Deambulaba por las calles porteñas con sus piernas desmedidas. Desde allí, el mundo le parecía otro. La distancia inverosímil entre un ojo y el otro, la mirada diáfana, la voz ronca y esas erres como presagios de su futura vida en Francia, lo hacían un hombre demasiado singular.
"No era un hombre atractivo —dice Inés Malinow—. Impresionaba mucho. Tenía los ojos muy separados: era una especie de gigante imberbe con ojos de cíclope. No era un hombre erguido, porque era tan alto y siempre quería disimularlo. No se lo veía cómodo en su cuerpo. Fue mejorando con los años. A los sesenta o setenta era mucho más buen mozo que a los 30".
Sus orejas buscaban el primer golpe de Firpo en las ondas de la radio. La danza del esquive y la trompada lo hechizaba tanto como las voces de Claudia Muzio y Uly Pons. Del Luna Park al paraíso del Teatro Colón. Su vida empezaba a dibujar extremos: Wagner, Gardel y Jelly Roll Morton debatiéndose en un ring.
"El primer disco de jazz que escuché por la radio quedó casi ahogado por los alaridos de espanto de mi familia que, naturalmente, calificaba eso de música de negros —sonríe Cortázar—. A partir de ahí empezaron las peleas porque yo trataba de sintonizar jazz y ellos buscaban tangos".
Julio Florencio Cortázar era un clásico exponente de su época. Pertenecía a una generación de cuello almidonado, corbata y saludos corteses. Usaban sombreros, se trataban de usted y conversaban de literatura en los cafés porteños. Todavía no fumaba. Prefería el mate a un vaso de buen vino y las amantes literarias a la visita obligada al cabaret
Mientras tanto, la influencia materna lo llevaba a estudiar profesorado.

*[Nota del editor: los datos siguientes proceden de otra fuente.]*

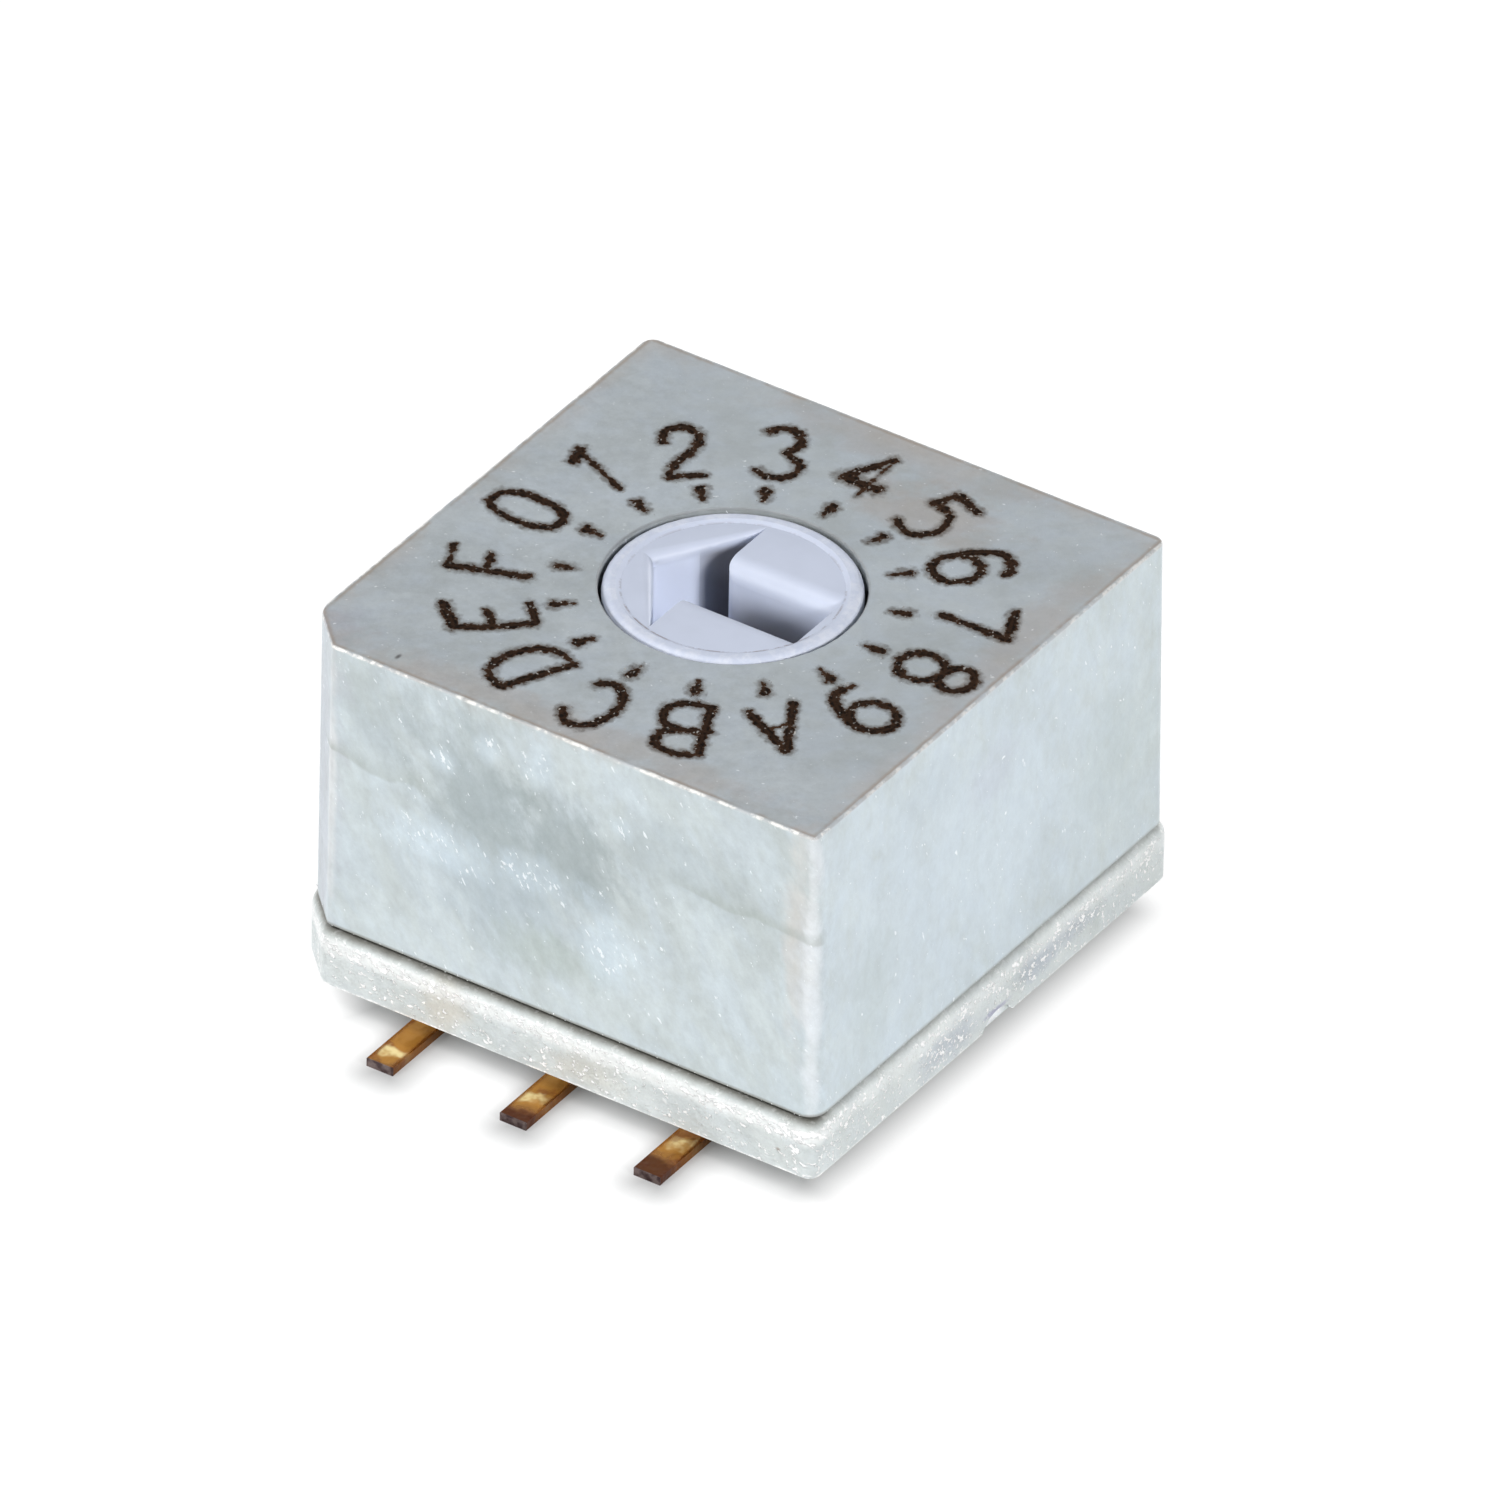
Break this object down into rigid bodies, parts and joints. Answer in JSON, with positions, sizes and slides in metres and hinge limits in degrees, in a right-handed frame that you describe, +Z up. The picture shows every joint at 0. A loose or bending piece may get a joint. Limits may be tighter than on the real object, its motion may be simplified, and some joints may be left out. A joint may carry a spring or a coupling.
{
  "type": "rotary dip switch",
  "caption": "Sealed square rotary coded switch for surface mounting, with a flush driver-slot rotor, a hexadecimal dial and flat solder feet on two sides.",
  "frame": {"origin": "centre of the switch's footprint, on the plane of its solder feet", "axes": "+Z up through the dial, +Y along the feet, away from the key corner's side, with the dial's 0 and the rotor's arrow towards -X"},
  "size_m": [0.0102, 0.012, 0.0069],
  "materials": {
    "housing_moulding": "light grey-blue moulding with a marbled, slightly sparkling glass fill",
    "base_moulding": "the housing's marbled moulding, a little brighter and rougher",
    "sealing_bead": "dark cured sealing bead",
    "rotor_moulding": "satin lavender moulding",
    "seal_rubber": "black silicone",
    "spring_steel": "bright rolled spring strip",
    "disc_moulding": "black moulding",
    "gold_plate": "gold plate on stamped copper alloy",
    "gold_contact": "gold plate on sprung copper alloy",
    "gold_terminal": "gold plate, tarnished amber to brown towards the cut tips"
  },
  "bodies": {
    "case": {"housing": "housing_moulding", "base": "base_moulding", "joint_seal": "sealing_bead", "shaft_seal": "seal_rubber", "detent_spring": "spring_steel", "contact_common": "gold_contact", "contact_1": "gold_contact", "contact_2": "gold_contact", "contact_4": "gold_contact", "contact_8": "gold_contact", "terminal_common": "gold_terminal", "terminal_1": "gold_terminal", "terminal_2": "gold_terminal", "terminal_4": "gold_terminal", "terminal_8": "gold_terminal"},
    "rotor": {"rotor": "rotor_moulding", "code_disc": "disc_moulding", "code_plate": "gold_plate"}
  },
  "joints": [
    {"name": "rotor_turn", "type": "hinge", "parent": "case", "child": "rotor", "pos_m": [0, 0, 0.00692], "axis": [0, 0, 1], "continuous": true, "deforming": ["detent_spring"]}
  ]
}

"Yo hice mis estudios en la Escuela Normal de profesores Mariano Acosta. Cuatro años de magisterio y tres años de ese llamado profesorado de Letras que era una especie de título orquesta. Me fui dando cuenta a lo largo de siete años de estudio de que esa escuela normal tan celebrada, tan famosa, tan respetada en la Argentina, era en el fondo un inmenso camelo. Porque debo haber tenido un total de cien profesores y sólo me acuerdo de dos. Me fui dando cuenta de que los planes de educación de esa escuela consistían en ir fabricando maestros y profesores de un corte típicamente nacionalista, con las ideas más primarias y negativas sobre la Patria, el Orden, el Deber, la Justicia, el Ejército, la Civilidad. Yo me tuve que aguantar una educación en la que muchos de mis profesores eran vejigas infladas, pomposos y pedantes. Yo crecí en una familia, muchos de cuyos miembros eran también vejigas infladas en lo que se refiere a las ideas, o la falta de ideas, es decir, personajes que imponían su autoridad por el solo hecho de ser mayores. Una cosa que nunca pude soportar".
En 1932 se recibía de maestro y en 1935 de profesor en Letras. Con algunos de sus mejores amigos del Mariano Acosta se reunían en La Guarida, como habían bautizado al sótano de un bar cercano al colegio, para leer poemas y escuchar tangos. La tarde que quedó para la anécdota fue aquella en la que invirtieron la grabación de "El día que me quieras". Y aquella otra en la que, según cuenta Jonquières, Julio llevó al grupo hasta una estación de trenes para presentarles a un fantasma. Menudas alegrías que perdió cuando, en 1937, desembarcó en Bolívar, su primera tierra docente.